Of course, as any number of other movies have proven, mutual disgust is no impediment to true love. Joe gets the upper hand by sorting out the true identities of NY152 and Shopgirl when the couple makes its first attempt to tear away the online shroud that cloaks their amore in mystery. He’s hurt by Kathleen’s unambiguous rejection of him — they become foes in a public business feud — but keeps the online fires burning and e-mail eventually writes a happy ending. When Shopgirl and NY152 do finally reach out and touch each other, the moment is worth the wait.
TUNE IS BUSTIN’ OUT ALL OVER: Plenty of other movies do it, too, but You’ve Got Mail has got pop musical filler up to here. Director Nora Ephron clearly never met a bouncy ditty she didn’t like, and the movie has more montages and bridges than some entire television series. The film has barely begun when Joe and Kathleen take their separate paths to work accompanied by the Cranberries canzonet “Dreams,” and there’s at least one musical cue every five minutes after that.
BIG RIVER: Most movies are artifacts of their time, but there’s a particularly amusing flashback in You’ve Got Mail to a specific commercial clash that’s barely remembered anymore. In the movie, Joe’s Fox Books stands in for the arms race between Borders and Barnes & Noble, while Kathleen’s Shop Around the Corner is the face of the mom-and-pop independent booksellers who bravely carried on in the shadow of the giants. It was all very up-to-the-second at the time. Of course, the movie has no hint of the eventual victor in the high-stakes book sales brouhaha. The end of the story is that then-fledgling Amazon.com quickly outstripped both models — an outcome that few would have predicted in 1998.

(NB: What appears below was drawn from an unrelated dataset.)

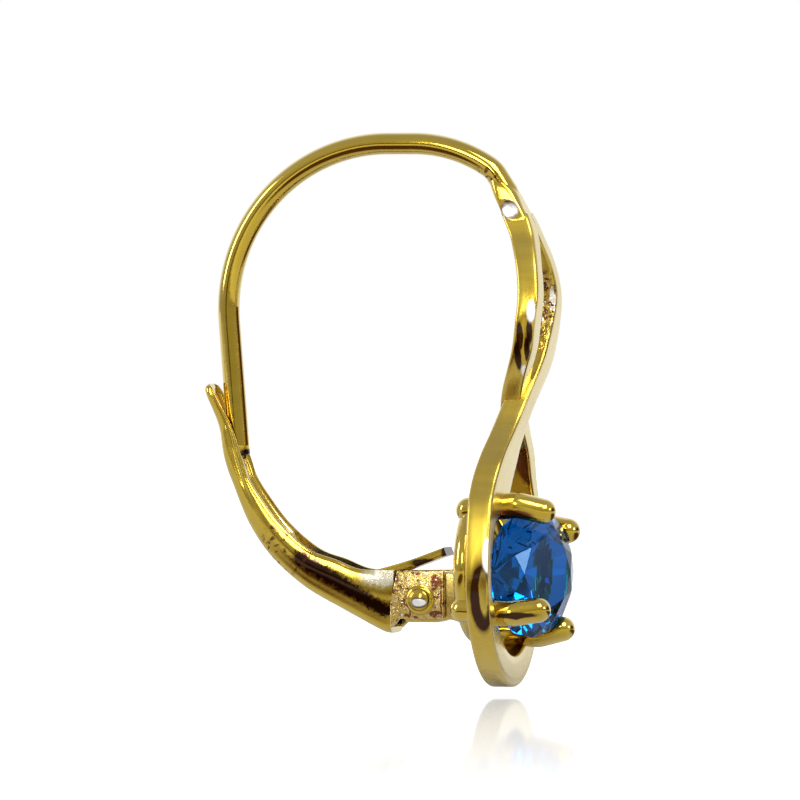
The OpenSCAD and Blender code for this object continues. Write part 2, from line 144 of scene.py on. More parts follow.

MAYBE IT’S ME: You’ve Got Mail never really circles back around to its “pox on technology” beginning, but there is a wistful (and insightful) semi-rebuttal in one of Kathleen’s notes to Joe, mid-film: “Do I live a small life because I love it, or because I haven’t been brave?” That’s right, people. Don’t fear the 01110010 01100101 01100001 01110000 01100101 01110010.